Hello friends, and welcome to another edition of Fiction Friday, my blog series about all things books! That I didn’t write. Not that I’ve written any. Anyway.
A few weeks ago, I talked about a few of the reasons I tend to DNF books. Longtime readers of the blog were likely not surprised to see that “the book was YA” was listed as a chief reason why I put a book aside, if I’ve managed to somehow avoid checking the age category in the first place.
I’m just not a fan of YA, but I realize that, in the online book community, that makes me a bit of an outlier. YA is a hugely popular genre, and even if people tend to prefer adult narratives, many of them still read and enjoy YA when the mood strikes. Not I. Teen narratives have not appealed to me since I myself was one. I even remember reading the seventh installment of the Book-Series-That-Shall-Not-Be-Named at release when I was 19 and feeling even then that I had aged out of the category.
It’s kind of a huge bummer, because I know that means I’m missing out on some really great stories. Six of Crows is a prime example. I tried getting into that book not once, not twice, but three times, and each time I couldn’t make it past the inciting incident, because it just felt too… juvenile for me. I love the premise. I love the setting. I just can’t get invested in the sixteen year old characters, no matter how hard the author tries to dress them up as adults (and seriously, what was the deal with one of the POV characters having been sex trafficked at age thirteen and it’s just… sort of blown past? whatever).
I also know that there are plenty of adult narratives out there with teen (or even younger) characters. Red Sister was my favorite book I read last year, and it featured a main character who was nine in the first third of the book, and twelve thereafter. But Nona’s story was a twelve year old’s story. I would not put that book in my preteen son’s hands.
A Deadly Education is a very popular book and highly touted. Every few months I go to it’s Goodreads page to see if I should check it out myself and that’s when I remember, oh yeah, it’s YA. I probably wouldn’t like it. Then I would forget, and the cycle continues the next time I see someone talk about it.
I mean, don’t get me wrong. The setting sounds cool as hell. I think the premise is pretty bitchin. But I also think it sounds, well, young adult (how can it not, it is literally set in a school). And yet, I would be lying if I said that FOMO wasn’t getting to me.
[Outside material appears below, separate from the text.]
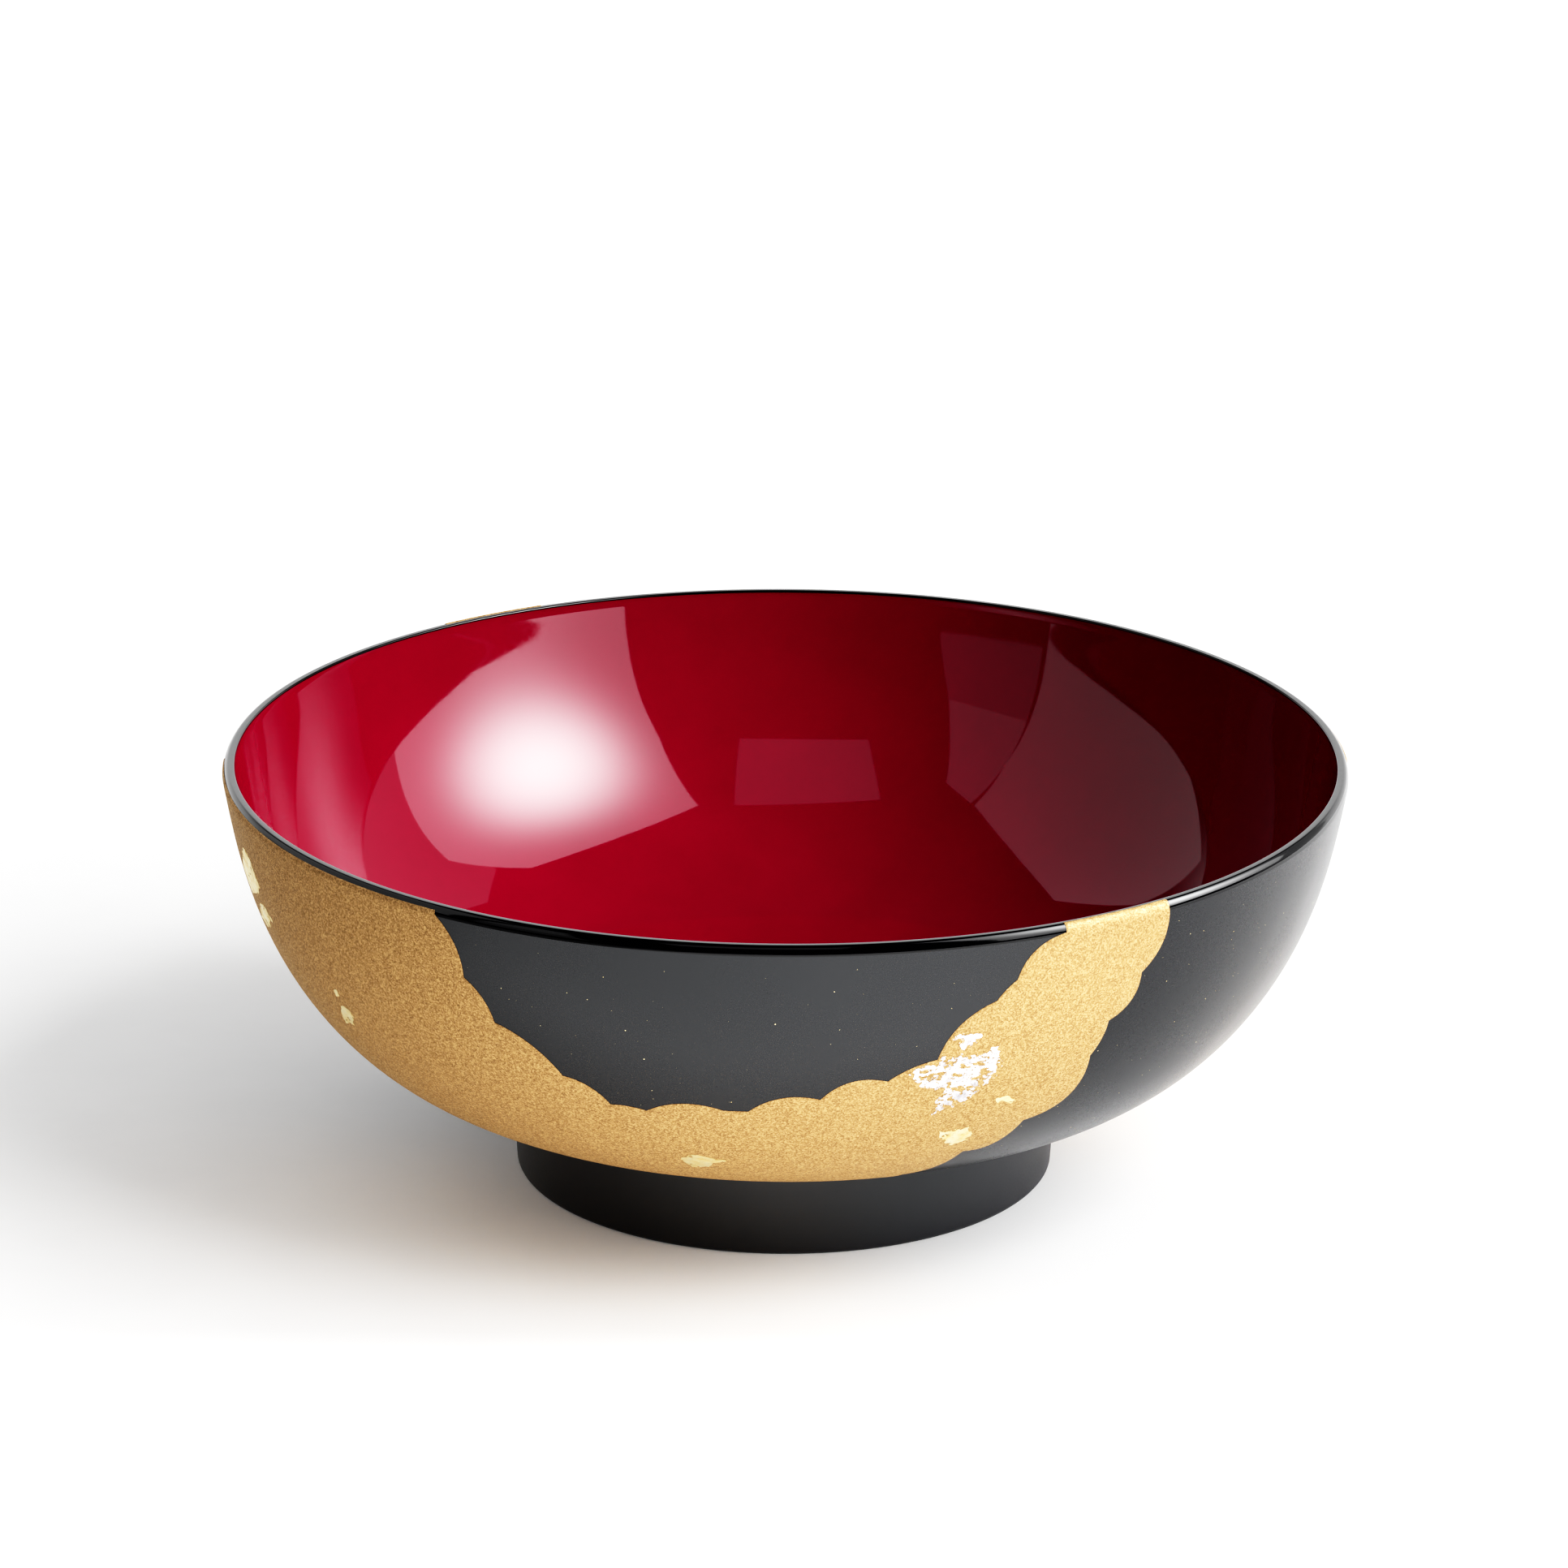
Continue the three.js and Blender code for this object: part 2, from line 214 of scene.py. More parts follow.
class Nodes:
    """A material's node tree, with short calls for the nodes that the finishes share."""

    def __init__(self, name):
        self.material = bpy.data.materials.new(name)
        self.material.use_nodes = True
        self.tree = self.material.node_tree
        self.shader = self.tree.nodes["Principled BSDF"]
        self.place = self.tree.nodes.new("ShaderNodeTexCoord").outputs["Object"]

    def constant(self, **values):
        for name, value in values.items():
            self.shader.inputs[name.replace("_", " ")].default_value = value

    def link(self, source, socket):
        self.tree.links.new(source, socket)

    def feed(self, source, name):
        self.link(source, self.shader.inputs[name])

    def noise(self, scale, detail=2.0, roughness=0.5, vector=None):
        node = self.tree.nodes.new("ShaderNodeTexNoise")
        node.inputs["Scale"].default_value = scale
        node.inputs["Detail"].default_value = detail
        node.inputs["Roughness"].default_value = roughness
        self.link(vector or self.place, node.inputs["Vector"])
        return node.outputs["Fac"]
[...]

But on the other hand (or is it the first hand?), I know from my experience with Six of Crows that a great premise and cool world building isn’t enough to get me through a deeply juvenile narrative.
With that all being said… should I read A Deadly Education?
Every time I write the word juvenile it sounds pejorative in my head, but I’m not trying to be condescending at all. I mean it literally. Juvenile as in not adult.
Anyway. I know there are so many adult fantasy books out there that I can’t possibly read them all in my lifetime, so I shouldn’t waste time pining over books I probably wouldn’t enjoy anyway but… I FEEL LEFT OUT.